While people with mental health conditions can struggle to maintain healthy routines and stay away from drugs, working at La Fageda motivates them to get up early, focus on recovery and improves emotional balance, said Riera.
“Our attitude is: you are not ill, you have an illness like I have a pain in my ligament – it’s the same,” he told the Thomson Reuters Foundation.
“You are responsible for your work, and you have to do it well, and then you will receive a wage … That they can see the yoghurts they have made in the supermarket – and that people pay for them – gives them great pride.”
Staff with mental health issues take a bus each day from shared accommodation in the nearby town of Olot down a long, winding path through the forest to the farm, nestled among the verdant hills and ancient volcanoes of La Garrotxa region.
A team of therapists is based permanently on site and staff can also use an outdoor gym, generous spaces devoted to exercise and relaxation, and take part in creative activities.
Joan Vila Marco, who has been working at La Fageda for nearly two decades, was keen to talk about his art.
“Did you see my pictures?” he asked urgently, as he piled up his plate in the staff canteen. “I like to draw.”
The 56-year-old was diagnosed with schizophrenia while studying at university in Barcelona. His condition deteriorated and he eventually had to drop out.
His parents – who were desperate, not knowing what to do with him – were relieved when they found La Fageda, said Riera.
Now Marco teaches art in workshops at the farm and his drawings hang in its offices, an obvious source of pride to him.
Even the farm’s outhouses, looking out over the snowy peaks of the Pyrenees, embody serenity. Baroque chamber music wafted from the barns as a cow rubbed itself against a giant massage brush – both used to calm the livestock down.
“Working in nature, working with living beings, animals and plants, is an essential part of the La Fageda project,” said Cristobal Colon, who founded La Fageda on a shoestring in 1982 as a cooperative.
“The environment is part of the therapy.”
Colon set up La Fageda to give people with mental health conditions the chance to work, draw a wage and recoup some self-esteem after being horrified by the treatment of patients in mental health hospitals where he worked.
In the early days, he rode through the forest on horseback to the farm, where its workers – who have always come from the local area – planted and harvested trees.
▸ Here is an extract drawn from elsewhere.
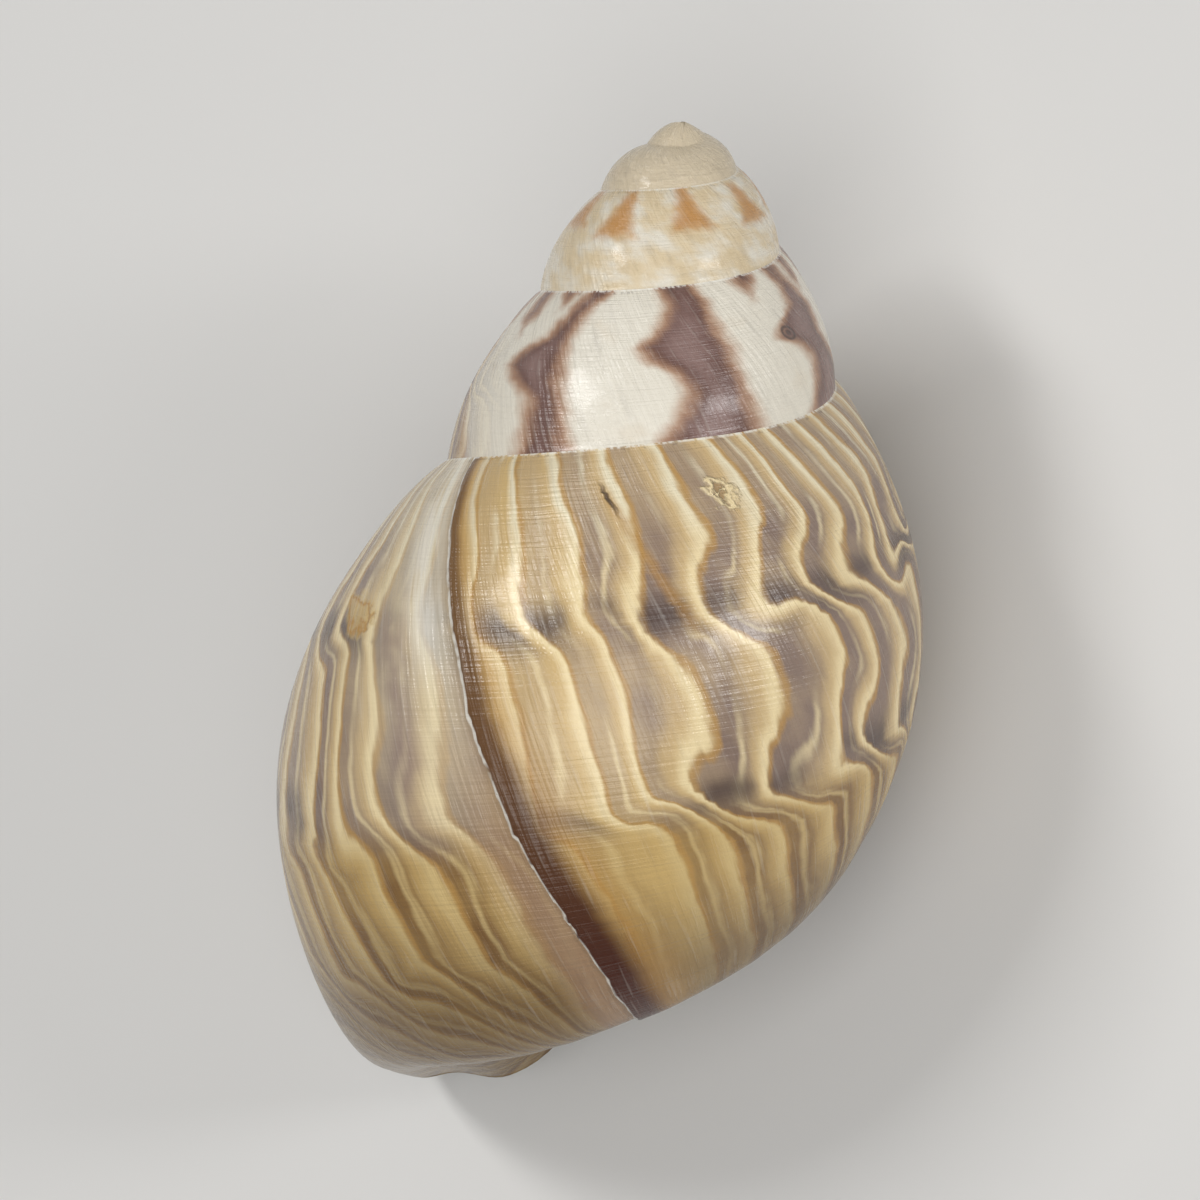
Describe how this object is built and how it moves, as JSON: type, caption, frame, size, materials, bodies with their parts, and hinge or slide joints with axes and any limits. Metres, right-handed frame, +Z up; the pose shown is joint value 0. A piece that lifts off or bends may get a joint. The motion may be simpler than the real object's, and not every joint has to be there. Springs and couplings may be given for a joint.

After a decade, the cooperative began to produce milk, then later what the brand is now most famous for – creamy, organic yoghurts. Today, La Fageda also sells other products including jams and desserts.
But 69-year-old Colon is busy preparing for his retirement and for La Fageda’s future without his leadership.
The utopian project ceased to be a cooperative in 2015 and took on the status of a foundation, enabling it to receive loans and make important investment decisions more easily, Riera said.
Although workers are now classed as employees, rather than members, La Fageda’s ethos has not changed, he said.
“The company has a culture that offers people transcendence,” he said.